En ce moment, être musulman en France, c’est encaisser de manière quotidienne les délires de politiciens hystériques dont on se demande s’ils n’ont pas mieux à faire pour relancer l’économie, sauver le modèle social français et réduire les inégalités qui minent la société. Etre musulman, c’est se dire: que vont-«ils» encore inventer aujourd’hui? Nous avons eu droit à l’exploitation effrénée de phénomènes minoritaires comme le voile intégral et les prières dans la rue, mais d’autres sujets vont certainement faire leur apparition dans les semaines qui viennent.
Parions que l’on va nous parler de la viande halal, des prénoms arabes, de la circoncision et même du ramadan en attendant d’embrayer sur des thèmes que l’on sent poindre telle la question de savoir si, en ces temps de guerre, les français musulmans (expression insupportable qui renvoie à la période coloniale) sont loyaux à l’égard de leur pays. Mais être musulman, c’est aussi se sentir pris en otage par des aventuriers et des manipulateurs qui parlent au nom d’une communauté qui, en réalité, n’existe pas tant elle est diverse et fragmentée. De fait, l’auteur de ces lignes ne se sent aucunement représenté par le Conseil français du culte musulman et encore moins par toutes ces associations qui occupent le terrain médiatique et qui contribuent, à leur façon, à rendre le climat actuel encore plus délétère.

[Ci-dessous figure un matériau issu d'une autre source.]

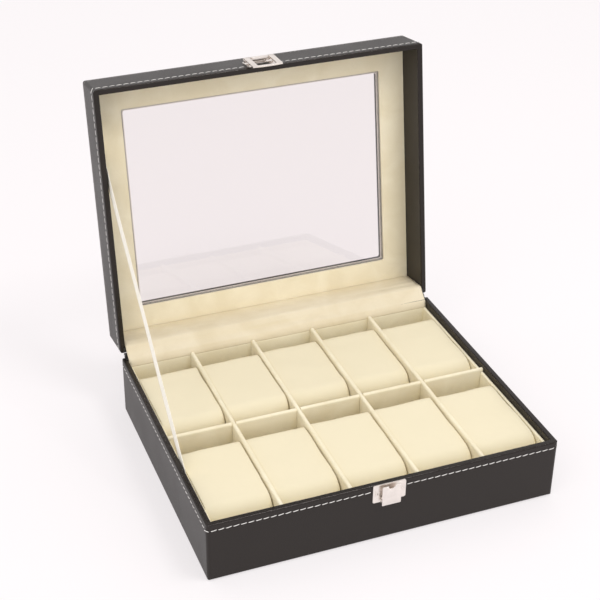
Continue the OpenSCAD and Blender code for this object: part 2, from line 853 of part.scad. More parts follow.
// Straight ribbon with its tails: one behind the lining, one cut off behind the window panel
module ribbon_body(grow) {
    slope = atan2(ribbon_high[2] - ribbon_low[2], ribbon_high[1] - ribbon_low[1]);
    reach = out_y + ribbon_span;
    intersection() {
        translate(ribbon_low) rotate([slope, 0, 0])
            block([-ribbon_t / 2 - grow, -ribbon_tail - grow, -ribbon_w / 2 - grow],
                  [ribbon_t / 2 + grow, ribbon_span + ribbon_w, ribbon_w / 2 + grow]);
        on_lid() block([-out_x, -reach, -reach], [out_x, reach, glass_z + grow]);
    }
}

module stay_ribbon() {
    color("#f6f0dc") ribbon_body(0);
}

underside_felt();
base_bottom_board();
base_front_board();
base_back_board();
base_left_board();
base_right_board();
base_leather();
lining_floor();
lining_front();
lining_back();
lining_left();
lining_right();
long_divider();
cross_divider(1);  // cross_divider_1
cross_divider(2);  // cross_divider_2
cross_divider(3);  // cross_divider_3
cross_divider(4);  // cross_divider_4
watch_pillow(1);  // watch_pillow_1
watch_pillow(2);  // watch_pillow_2
watch_pillow(3);  // watch_pillow_3
watch_pillow(4);  // watch_pillow_4
watch_pillow(5);  // watch_pillow_5
watch_pillow(6);  // watch_pillow_6
watch_pillow(7);  // watch_pillow_7
watch_pillow(8);  // watch_pillow_8
watch_pillow(9);  // watch_pillow_9
watch_pillow(10);  // watch_pillow_10
catch_plate();
catch_nails();
catch_lever();
catch_pin();
catch_spring();
lid_top_board();
lid_front_board();
lid_back_board();
lid_left_board();
lid_right_board();
lid_leather();
window_glass();
window_panel();
clasp_plate();
clasp_nails();
clasp_loop();
clasp_pin();
hinge_base_leaf();
hinge_lid_leaf();
hinge_pin();
hinge_base_screws();
hinge_lid_screws();
base_flap();
hinge_flap();
lid_flap();
stay_ribbon();
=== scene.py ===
"""Looks of a ten-place watch box, laid out as a Blender add-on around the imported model."""

import json
import math

import bmesh
import bpy
from bpy.props import FloatProperty, FloatVectorProperty, PointerProperty
from mathutils import Matrix, Vector, noise


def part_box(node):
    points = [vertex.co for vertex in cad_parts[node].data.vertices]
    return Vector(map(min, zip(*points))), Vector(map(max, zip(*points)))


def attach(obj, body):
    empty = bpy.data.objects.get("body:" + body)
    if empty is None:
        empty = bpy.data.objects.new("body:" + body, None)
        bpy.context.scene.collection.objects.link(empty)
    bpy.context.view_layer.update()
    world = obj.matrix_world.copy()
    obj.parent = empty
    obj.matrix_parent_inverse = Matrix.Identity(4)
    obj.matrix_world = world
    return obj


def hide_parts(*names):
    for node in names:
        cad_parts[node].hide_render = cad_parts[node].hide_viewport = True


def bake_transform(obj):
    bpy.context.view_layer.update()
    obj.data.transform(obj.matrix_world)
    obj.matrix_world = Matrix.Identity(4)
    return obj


bl_info = {
    "name": "Watch Box Looks",
    "version": (1, 0, 0),
    "blender": (4, 5, 0),
    "location": "3D View > Sidebar > Watch Box",
    "description": "Leather, velvet pillows, ribbon, stitching and clasp of a watch box",
    "category": "Object",
}

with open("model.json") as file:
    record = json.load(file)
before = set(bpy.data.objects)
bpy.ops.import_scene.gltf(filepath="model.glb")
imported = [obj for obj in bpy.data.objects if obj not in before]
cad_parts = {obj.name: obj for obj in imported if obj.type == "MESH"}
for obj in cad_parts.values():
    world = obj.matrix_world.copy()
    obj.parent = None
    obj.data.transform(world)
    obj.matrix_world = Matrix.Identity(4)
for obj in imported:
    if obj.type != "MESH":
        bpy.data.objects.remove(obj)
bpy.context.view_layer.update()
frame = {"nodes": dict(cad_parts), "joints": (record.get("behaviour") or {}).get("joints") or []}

MM = 0.001
UP = Vector((0, 0, 1))

# How each pillow has settled in its cell, in millimetres: backward, and up at its front and back
SETTLED = {
    1: (-0.7, 0.2, -0.7),
    2: (-1.0, 1.3, -0.2),
    3: (2.0, -0.6, -1.2),
    4: (2.4, -1.8, -1.6),
    5: (-1.8, 0.2, -0.3),
    6: (-1.2, 0.1, -0.3),
    7: (-0.5, -1.4, -0.8),
    8: (-1.0, -0.7, 0.3),
    9: (-0.5, -1.4, 0.3),
    10: (-2.0, -0.2, -0.2),
}

# Points closer than this are one point, and edges that turn more than this are sharp
SAME_POINT = 0.002 * MM
SHARP_ANGLE = math.radians(35)

# Leather: its corners, the band that hands polish at a rim, and the pale raw edge
CORNER_RADIUS = 2.5 * MM
RIM_REACH = 0.9 * MM
RIM_POLISH = 0.26
RAW_REACH = 0.06 * MM
RAW_COLOUR = (0.95, 0.93, 0.86, 1)

# Lean of the stitches, and how much it changes along the seam
SLANT = 0.12
SLANT_CHANGE = 0.07

# Painted light and shade on the one cream velvet: the share of red, green and blue each part keeps,
# raised on the lining, dividers and lid panel to stand in for light in their shaded recesses,
# lowered on the flap as painted shade; and the nap's dark and light tips
VELVET_PAINTED_LIGHT = {
    "lining": (1.09, 1.12, 1.22),
    "divider": (1.05, 1.07, 1.16),
    "lid": (1.05, 1.06, 1.14),
}
# Painted shade: the flap's velvet is darkened to stand in for less light than the strong light that
# falls on it
FLAP_PAINTED_SHADE = (0.95, 0.935, 0.99)
NAP_TIPS = ((0.88, 0.88, 0.86), (1.06, 1.06, 1.06))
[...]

En appelant les musulmans à «porter une étoile verte» pour protester contre le débat sur la laïcité, Abderahmane Dahmane, ancien conseiller de Nicolas Sarkozy, commet ainsi une grave erreur —tant sur le fond que sur la forme. Il y a des symboles historiques qu’il faut manier avec précaution et il faut surtout savoir de quoi on parle. Laisser entendre que la situation actuelle des musulmans de France est comparable à celle des juifs sous Vichy est une aberration. Au mieux, cela dénote une absence totale de culture historique. Au pire, cela s’inscrit dans une position victimaire outrancière, qui dessert le combat contre la stigmatisation des musulmans.
Cette proposition de porter l’étoile verte est honteuse. Elle est même une insulte aux victimes de la politique antisémite des autorités françaises entre 1940 et 1944. Parler d’étoile verte, en référence à l’étoile jaune, revient à faire croire que les musulmans de France sont menacés de génocide. C’est créer un précédent en introduisant dans le débat politique un nouveau symbole, qui va certainement être récupéré par tout ce que le champ politique compte comme extrémistes et provocateurs. C’est convaincre une partie de l’opinion publique de l’immaturité de celles et ceux qui tentent de s’organiser pour dénoncer la stigmatisation des musulmans par une partie de la classe politique et de l’intelligentsia françaises.
Soyons clairs: il y a bel et bien une bataille à mener contre ceux qui font des musulmans des boucs émissaires. Mais ce combat peut très bien se mener dans un cadre républicain et, surtout, il n’a nul besoin de surenchères de la sorte.